INFORMATION PROVIDED
>> BEGIN
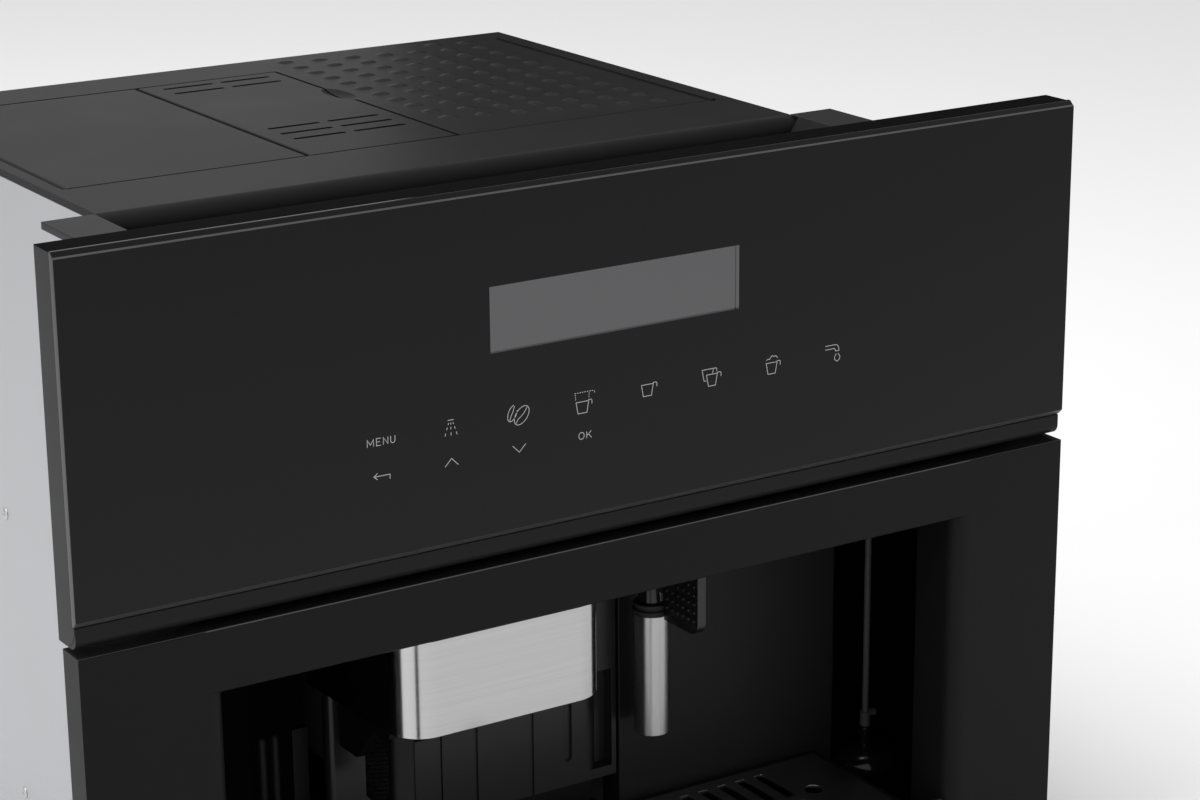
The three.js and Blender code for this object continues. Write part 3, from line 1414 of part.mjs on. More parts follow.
// A lid that turns about its left edge, which is rounded so that it clears its neighbour.
function lidPlate(left, right, ventGroups) {
  const edge = LIDS.wall / 2;
  const section = new THREE.Shape();
  // drawn as (z, x)
  section.moveTo(lidBottom, left + edge);
  section.lineTo(lidBottom, right);
  section.lineTo(chassisTop, right);
  section.lineTo(chassisTop, left + edge);
  section.absarc(lidBottom + edge, left + edge, edge, 0, -Math.PI, true);
  section.closePath();
  const plate = run("y", section, LIDS.front, LIDS.rear, 4);
  const slots = [];
  for (let group = 0; group < ventGroups; group++) {
    for (let row = 0; row < VENT.rows; row++) {
      for (let column = 0; column < VENT.columns; column++) {
        const x = VENTS.start + column * VENT.columnPitch;
        const y = VENT.first + group * VENTS.pitch + row * VENT.pitch;
        const half = VENT.width / 2;
        const slot = roundedRect(x, x + VENT.length, y - half, y + half, half - 0.01);
        slots.push(run("z", slot, lidBottom - 1, chassisTop + 1, 2));
      }
    }
  }
  return slots.length ? cut(plate, ...slots) : plate;
}
const lidHinge = lidBottom + LIDS.wall / 2;
const beanLidGroup = movingGroup(body, LIDS.left + LIDS.wall / 2, LIDS.front, lidHinge);
const beanLid = lidPlate(LIDS.left, LIDS.split - LIDS.gap / 2, 0);
add(beanLidGroup, "bean_lid", beanLid, mattGrey());
const chuteLidGroup = movingGroup(body, middleLeft + LIDS.wall / 2, LIDS.front, lidHinge);
const chuteLid = lidPlate(middleLeft, LIDS.right, VENTS.groups);
add(chuteLidGroup, "chute_lid", cut(chuteLid, fingerScoop()), mattGrey());

// ---------------------------------------------------------------- brew group, boiler, pump, electrics

const brewTop = BREW.bottom + BREW.height;
const brewX = (BREW.left + BREW.right) / 2;
const brewY = (BREW.front + BREW.rear) / 2;
const cheeks = [
  block(BREW.left, BREW.left + BREW.cheek, BREW.front, BREW.rear, BREW.bottom, brewTop),
  block(BREW.right - BREW.cheek, BREW.right, BREW.front, BREW.rear, BREW.bottom, brewTop),
];
const brewBack = block(BREW.left, BREW.right, BREW.rear - BREW.cheek, BREW.rear, BREW.bottom, brewTop);
const shelfLow = brewTop - BREW_SEAT.shelfDrop;
const brewShelf = block(BREW.left, BREW.right, BREW.front, BREW.rear - 1, shelfLow, shelfLow + BREW.cheek);
// Each cheek stands on a leg behind the grounds drawer.
const legFront = DRAWER.rear + BREW_SEAT.legGap;
const legRear = legFront + BREW.cheek;
const brewLegTop = BREW.bottom + BREW_SEAT.legTop;
const brewLegs = [BREW.left, BREW.right - BREW.cheek].flatMap((x) => [
  block(x, x + BREW.cheek, legFront, legRear, floorTop + SEAT, brewLegTop),
  block(x, x + BREW.cheek, BREW.rear - 2, legRear, BREW.bottom, brewLegTop),
]);
const cylinderTop = shelfLow - CYLINDER.below;
const cylinderLow = cylinderTop - CYLINDER.length;
const cylinderRadius = PISTON.radius + RUN;
const brewCup = pipe(
  PISTON.radius + CYLINDER.wall,
  cylinderRadius,
  cylinderLow,
  cylinderTop + CYLINDER.collar,
  brewX,
  brewY,
  28,
);
const brewWeb = block(
  BREW.left,
  BREW.right,
  brewY - CYLINDER.webReach,
  BREW.rear - 1,
  cylinderLow,
  cylinderLow + CYLINDER.web,
);
const cupBore = rod(cylinderRadius, cylinderLow - 1, brewTop, brewX, brewY, 28);
const brewFrame = join(...cheeks, brewBack, brewShelf, ...brewLegs, brewCup, brewWeb);
add(body, "brew_frame", cut(brewFrame, cupBore), mattGrey());

const pistonLow = BREW.bottom - PISTON.tail;
const piston = movingGroup(body, brewX, brewY, BREW.bottom);
const pistonTop = cylinderLow + PISTON.rest;
const headLow = pistonTop - PISTON.head;
const sealRadius = PISTON.radius - PISTON.groove;
const pistonProfile = [
  [0, pistonLow],
  [PISTON.rod, pistonLow],
  [PISTON.rod, headLow - PISTON.cone],
  [PISTON.radius, headLow],
  [PISTON.radius, headLow + PISTON.ring],
  [sealRadius, headLow + PISTON.ring],
  [sealRadius, headLow + PISTON.ring * 2],
  [PISTON.radius, headLow + PISTON.ring * 2],
  [PISTON.radius, pistonTop],
  [0, pistonTop],
];
add(piston, "brew_piston", turned(pistonProfile, brewX, brewY, 20), satinBlack());

const boilerHalf = BOILER.width / 2;
const boilerTop = BOILER.bottom + BOILER.height;
const boilerBlock = run(
  "y",
  roundedRect(BOILER.bottom, boilerTop, BOILER.x - boilerHalf, BOILER.x + boilerHalf, BOILER.edge),
  BOILER.depth,
  BOILER.depth + BOILER.length,
  4,
);
const coolingFins = [];
for (let i = 0; i < FIN.count; i++) {
  const y = BOILER.depth + BOILER.edge + i * FIN.pitch;
  coolingFins.push(
    block(
      BOILER.x - boilerHalf - FIN.reach,
      BOILER.x + boilerHalf + FIN.reach,
      y,
      y + FIN.width,
      BOILER.bottom + FIN.inset,
      boilerTop - FIN.inset,
    ),
  );
}
const boilerPorts = sides.map(([, sign]) => {
  const x = BOILER.x + (sign * PORT.pitch) / 2;
  return rod(PORT.radius, boilerTop - 2, boilerTop + PORT.height, x, BOILER.depth + PORT.depth, 12);
});
const boilerLegs = sides.map(([, sign]) => {
  const x = BOILER.x + sign * (boilerHalf - LEG.inset);
  const front = BOILER.depth + LEG.front;
  return block(
    x - LEG.width / 2,
    x + LEG.width / 2,
    front,
    front + LEG.length,
    floorTop + SEAT,
    BOILER.bottom + 2,
  );
});
add(body, "boiler", join(boilerBlock, ...coolingFins, ...boilerPorts, ...boilerLegs), steel());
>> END
GOAL OF THE EXERCISE
All of the data needs to be reproduced exactly, with no line missing.

TASK OUTPUT
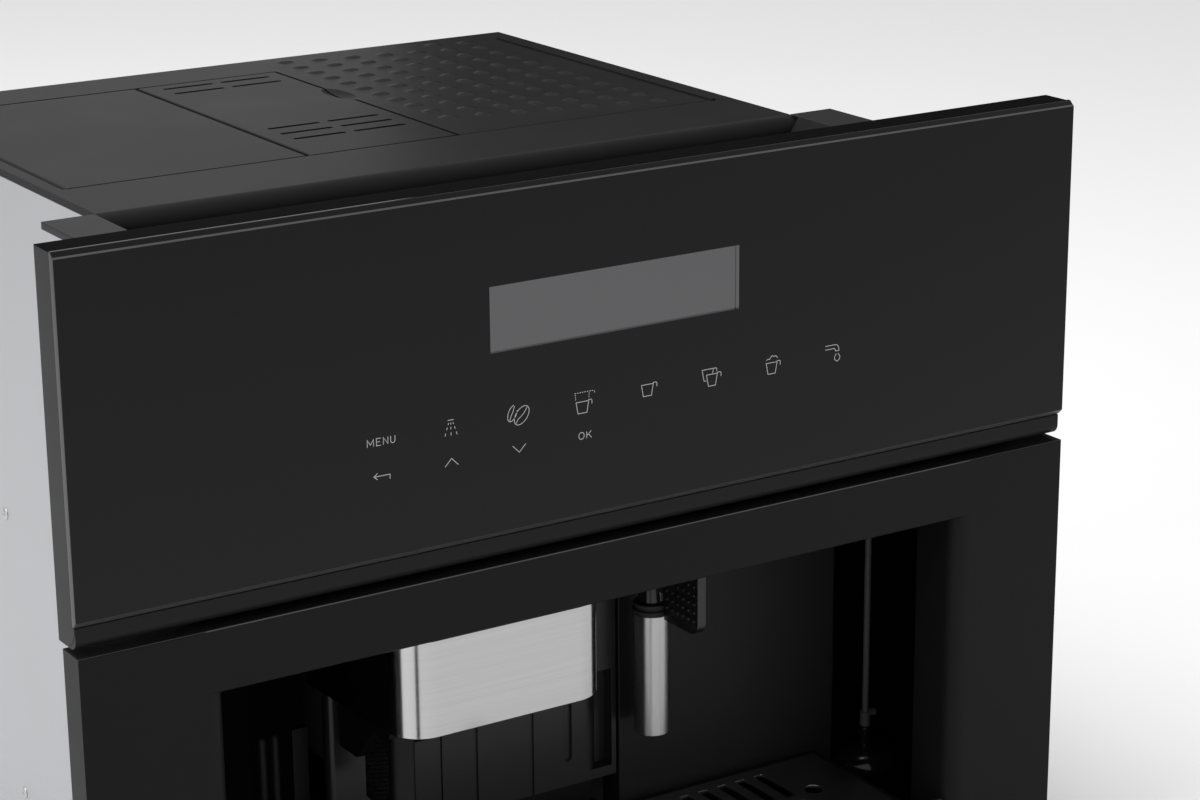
The three.js and Blender code for this object continues. Write part 3, from line 1414 of part.mjs on. More parts follow.
// A lid that turns about its left edge, which is rounded so that it clears its neighbour.
function lidPlate(left, right, ventGroups) {
  const edge = LIDS.wall / 2;
  const section = new THREE.Shape();
  // drawn as (z, x)
  section.moveTo(lidBottom, left + edge);
  section.lineTo(lidBottom, right);
  section.lineTo(chassisTop, right);
  section.lineTo(chassisTop, left + edge);
  section.absarc(lidBottom + edge, left + edge, edge, 0, -Math.PI, true);
  section.closePath();
  const plate = run("y", section, LIDS.front, LIDS.rear, 4);
  const slots = [];
  for (let group = 0; group < ventGroups; group++) {
    for (let row = 0; row < VENT.rows; row++) {
      for (let column = 0; column < VENT.columns; column++) {
        const x = VENTS.start + column * VENT.columnPitch;
        const y = VENT.first + group * VENTS.pitch + row * VENT.pitch;
        const half = VENT.width / 2;
        const slot = roundedRect(x, x + VENT.length, y - half, y + half, half - 0.01);
        slots.push(run("z", slot, lidBottom - 1, chassisTop + 1, 2));
      }
    }
  }
  return slots.length ? cut(plate, ...slots) : plate;
}
const lidHinge = lidBottom + LIDS.wall / 2;
const beanLidGroup = movingGroup(body, LIDS.left + LIDS.wall / 2, LIDS.front, lidHinge);
const beanLid = lidPlate(LIDS.left, LIDS.split - LIDS.gap / 2, 0);
add(beanLidGroup, "bean_lid", beanLid, mattGrey());
const chuteLidGroup = movingGroup(body, middleLeft + LIDS.wall / 2, LIDS.front, lidHinge);
const chuteLid = lidPlate(middleLeft, LIDS.right, VENTS.groups);
add(chuteLidGroup, "chute_lid", cut(chuteLid, fingerScoop()), mattGrey());

// ---------------------------------------------------------------- brew group, boiler, pump, electrics

const brewTop = BREW.bottom + BREW.height;
const brewX = (BREW.left + BREW.right) / 2;
const brewY = (BREW.front + BREW.rear) / 2;
const cheeks = [
  block(BREW.left, BREW.left + BREW.cheek, BREW.front, BREW.rear, BREW.bottom, brewTop),
  block(BREW.right - BREW.cheek, BREW.right, BREW.front, BREW.rear, BREW.bottom, brewTop),
];
const brewBack = block(BREW.left, BREW.right, BREW.rear - BREW.cheek, BREW.rear, BREW.bottom, brewTop);
const shelfLow = brewTop - BREW_SEAT.shelfDrop;
const brewShelf = block(BREW.left, BREW.right, BREW.front, BREW.rear - 1, shelfLow, shelfLow + BREW.cheek);
// Each cheek stands on a leg behind the grounds drawer.
const legFront = DRAWER.rear + BREW_SEAT.legGap;
const legRear = legFront + BREW.cheek;
const brewLegTop = BREW.bottom + BREW_SEAT.legTop;
const brewLegs = [BREW.left, BREW.right - BREW.cheek].flatMap((x) => [
  block(x, x + BREW.cheek, legFront, legRear, floorTop + SEAT, brewLegTop),
  block(x, x + BREW.cheek, BREW.rear - 2, legRear, BREW.bottom, brewLegTop),
]);
const cylinderTop = shelfLow - CYLINDER.below;
const cylinderLow = cylinderTop - CYLINDER.length;
const cylinderRadius = PISTON.radius + RUN;
const brewCup = pipe(
  PISTON.radius + CYLINDER.wall,
  cylinderRadius,
  cylinderLow,
  cylinderTop + CYLINDER.collar,
  brewX,
  brewY,
  28,
);
const brewWeb = block(
  BREW.left,
  BREW.right,
  brewY - CYLINDER.webReach,
  BREW.rear - 1,
  cylinderLow,
  cylinderLow + CYLINDER.web,
);
const cupBore = rod(cylinderRadius, cylinderLow - 1, brewTop, brewX, brewY, 28);
const brewFrame = join(...cheeks, brewBack, brewShelf, ...brewLegs, brewCup, brewWeb);
add(body, "brew_frame", cut(brewFrame, cupBore), mattGrey());

const pistonLow = BREW.bottom - PISTON.tail;
const piston = movingGroup(body, brewX, brewY, BREW.bottom);
const pistonTop = cylinderLow + PISTON.rest;
const headLow = pistonTop - PISTON.head;
const sealRadius = PISTON.radius - PISTON.groove;
const pistonProfile = [
  [0, pistonLow],
  [PISTON.rod, pistonLow],
  [PISTON.rod, headLow - PISTON.cone],
  [PISTON.radius, headLow],
  [PISTON.radius, headLow + PISTON.ring],
  [sealRadius, headLow + PISTON.ring],
  [sealRadius, headLow + PISTON.ring * 2],
  [PISTON.radius, headLow + PISTON.ring * 2],
  [PISTON.radius, pistonTop],
  [0, pistonTop],
];
add(piston, "brew_piston", turned(pistonProfile, brewX, brewY, 20), satinBlack());

const boilerHalf = BOILER.width / 2;
const boilerTop = BOILER.bottom + BOILER.height;
const boilerBlock = run(
  "y",
  roundedRect(BOILER.bottom, boilerTop, BOILER.x - boilerHalf, BOILER.x + boilerHalf, BOILER.edge),
  BOILER.depth,
  BOILER.depth + BOILER.length,
  4,
);
const coolingFins = [];
for (let i = 0; i < FIN.count; i++) {
  const y = BOILER.depth + BOILER.edge + i * FIN.pitch;
  coolingFins.push(
    block(
      BOILER.x - boilerHalf - FIN.reach,
      BOILER.x + boilerHalf + FIN.reach,
      y,
      y + FIN.width,
      BOILER.bottom + FIN.inset,
      boilerTop - FIN.inset,
    ),
  );
}
const boilerPorts = sides.map(([, sign]) => {
  const x = BOILER.x + (sign * PORT.pitch) / 2;
  return rod(PORT.radius, boilerTop - 2, boilerTop + PORT.height, x, BOILER.depth + PORT.depth, 12);
});
const boilerLegs = sides.map(([, sign]) => {
  const x = BOILER.x + sign * (boilerHalf - LEG.inset);
  const front = BOILER.depth + LEG.front;
  return block(
    x - LEG.width / 2,
    x + LEG.width / 2,
    front,
    front + LEG.length,
    floorTop + SEAT,
    BOILER.bottom + 2,
  );
});
add(body, "boiler", join(boilerBlock, ...coolingFins, ...boilerPorts, ...boilerLegs), steel());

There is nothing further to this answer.